Don’t be afraid to clear your head. After more than 20 years at Calvin Klein, Sokol took a year off in the mid-1990s. She says she was burned out and wanted to spend more time with her family. “When I came back to work, I had a lot more perspective on life, and what I wanted to do.”

Listen to your instincts. Sokol was raised in New York, and her father was a textile merchant. “I was always surrounded by fashion at home, but I also had a real love for clothing. I was glued to fashion magazines, and I loved to dress up,” she says. She majored in English, thinking she would be a teacher, but her original passion won out. “Fashion was my first love, and it’s where I ended up.”

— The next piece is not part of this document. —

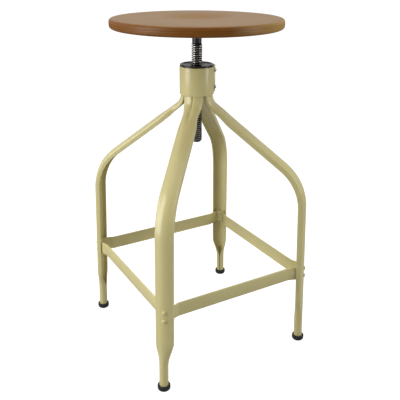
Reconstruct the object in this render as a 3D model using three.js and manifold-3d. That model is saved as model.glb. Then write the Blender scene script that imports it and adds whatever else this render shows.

Don’t let work/family balance stress pull you out of the workforce. Sokol was a brand-new mom when she became president of the Calvin Klein Collection. “I found myself really conflicted about it, because I’m the type of person who gives 1,000 percent to everything I do,” she tells the website. “I was so torn for so many years trying to balance work and my family to my standards. But I’m so grateful I kept my career. I have an incredible partner in my husband, who is so supportive, and helps me to balance my life. I eventually learned to prioritize quality over length of time. If I came home at 7pm, I would spend the two hours with my son before he went to bed really focusing on him. We would do a project together, or just spend time reading.”

Success isn’t all about individual achievement. “It’s not who you are as an individual that makes you successful,” Sokol says. “It’s how you work within a group. It’s the people whom you decide to surround yourself with. I try to hire people who have strengths that I don’t have. I want them to be comfortable, and happy. I want them to be able to ask me for advice. I try to be understanding, and to give them the best advice I can based on my years of experience.”